Participating artist Natasha Malik seems to have integrated the visuals generated from Tanhai as a poem into her water color paintings. Ghostly white hands glimmer in a midnight blue sky while a dusty set of rib cages dance above. Faiz’s word are echoed: ‘Night has declined, the cloud of stars has begun to scatter; in the halls the sleepy lamps have begun to waver.’
Titled ‘The Intangible Body’ the separation of hands and the skeleton in Malik’s painting, feels as a deliberate dismembering of the body; the body isn’t at whole and this perturbing segregation is followed in the artist’s video projected into silhouettes of two gravestones. Two eyes converse with each other silently as the glance, blink and dart off in multiple directions across the gravestones. The two pieces are strangely eerie yet soft and mystical with the usage of haunting blue hues trickling throughout her work.
With Wardha Shabbir’s work, her linear depiction of foliage and leaves create an impact visually because of the specific hues of green and yellow – both complimenting and contrasting. The leaves in her paintings appear distinct from each other, and could be viewed as individual lives clustered together against the contrasting yellow wall of the gallery. Shabbir perceives ‘Tanhai’ the poem as imagined path human life can take in the gardens of paradise – noting that the abundance of greenery is an unmistaken aspect associated with the satisfaction of the soul. Feelings of isolation transform into ‘the journey to find oneself and discover or forge a connection between the human and the divine.’
Malcolm Hutcheson is another artist who utilizes the human body as a form to represent isolation and vulnerability. The photographer brings forth his documentation on transgender community members of Lahore using ‘Ruh Kitch’ photography…’ruh’ as in ‘rooh’ which translates to spirit and ‘kitch’ would be referred to as the act of taking or pulling. In the photographer’s own words he defines this practice as a reference ‘to the way the photographer puts his hand inside the camera and pulls out the photograph. The secret of this magical process is inside the camera which is just large enough to contain two trays of chemicals. This mini darkroom on legs allows an image to be shot and processed within two minutes. The first step produces a negative on photographic paper. This is then re-photographed to create a positive likeness.’
Hutcheson’s photographs are stunningly saturated in monotones with the subjects looking both into and away from the camera causing the viewers to wonder about the kind of direction given by Hutcheson to the photographed subjects. These photographs were taken from 2009 to 2010 and they look into the segregation of a community from society and understanding how certain connotations about minority communities detach the face or the physical person from the issues they have to overcome.

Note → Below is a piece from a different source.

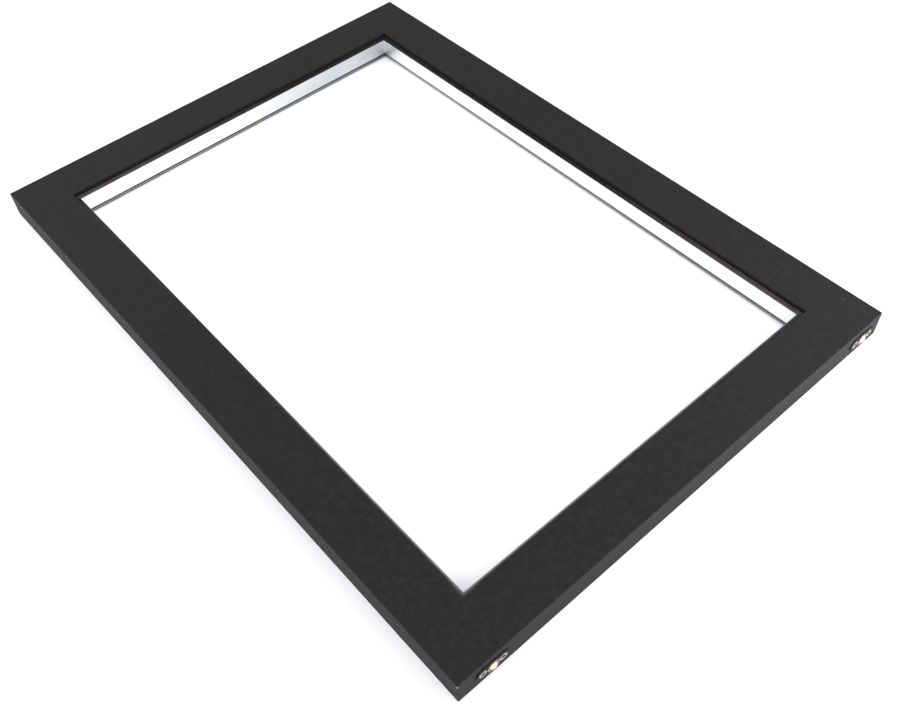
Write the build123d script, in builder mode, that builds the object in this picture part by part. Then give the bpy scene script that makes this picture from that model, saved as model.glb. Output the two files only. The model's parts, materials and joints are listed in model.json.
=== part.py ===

These intimate photographs almost seem to portray the women as actors during backstage time – downtime before a scene or just being at ease with themselves before they venture out to face the difficulties of the life they have to endure.
Shaheera Aslam also contributed black and white photographs to the ‘Tanhai’ exhibition; focusing on corners of dusty living quarters covered in cobwebs, her pictures are indeed very different from Hutcheson’s. Rather than the crisp outlines of Hutcheson’s figures, Aslam shows fuzzy and hazy textures that create a certain claustrophobia in the forgotten rooms she photographs. Although empty, there is still so much resonance of human life that once existed in these spaces. Some images are referred to as ‘Buni Hui Khamoshi’ by the artist and show papers, notebooks, shelves engulfed in cobwebs and dirt – making it difficult for the viewer to see what truly remained behind.
In keeping with the leftovers of human life, Shah Abdullah Alamee studies the ‘Meher Garh’ civilization whose archaeological remains are found close to his hometown in Quetta. A forgotten habitat such as Meher Garh questions our ideas and preconceived notions of empires and their reign of occupation. As Alamee describes in his artist statement, the novel aspect of this particular society was its’ matriarchal dominance and the lack of instruments of defense or war-fare used by this long gone population. Rather than using the Meher Garh civilization as an example of a peaceful community, Alamee compares the struggles minorities have to encounter today to pre-historic times where perhaps the dynamics of discrimination were very different under. Delicate whorls of cloth depict a pattern of turbans looming over in layers while a handful of coral orange fish escape from underneath the shadows. Although elegantly drawn, the shapes of cloth could be anything from distorted shrouds to stormy clouds to even embalmed bodies. The utilization of a skill or technique to blur the lines of story is employed by Abid Aslam as well in his transcription of Faiz’s poem. By creating textured surfaces with a punching machine, Aslam aims to reverse the meaning of ‘tanhai’. The letters left ambiguous and the collection of dots to depict a pattern of an animal walking alongside a candle allowing the viewers to revisit Faiz’s poem once again. One thinks of the phrases and words ‘traces of footsteps’, ‘alien dust’ and candles which echo in the grey wasli of the piece titled ‘Aestheticisim’ by Aslam. Alamee and Aslam both suggest that the feeling or the image of loneliness can be interpreted in multiple ways and hence their images are not restricted to convey a single journey of struggle and hardship.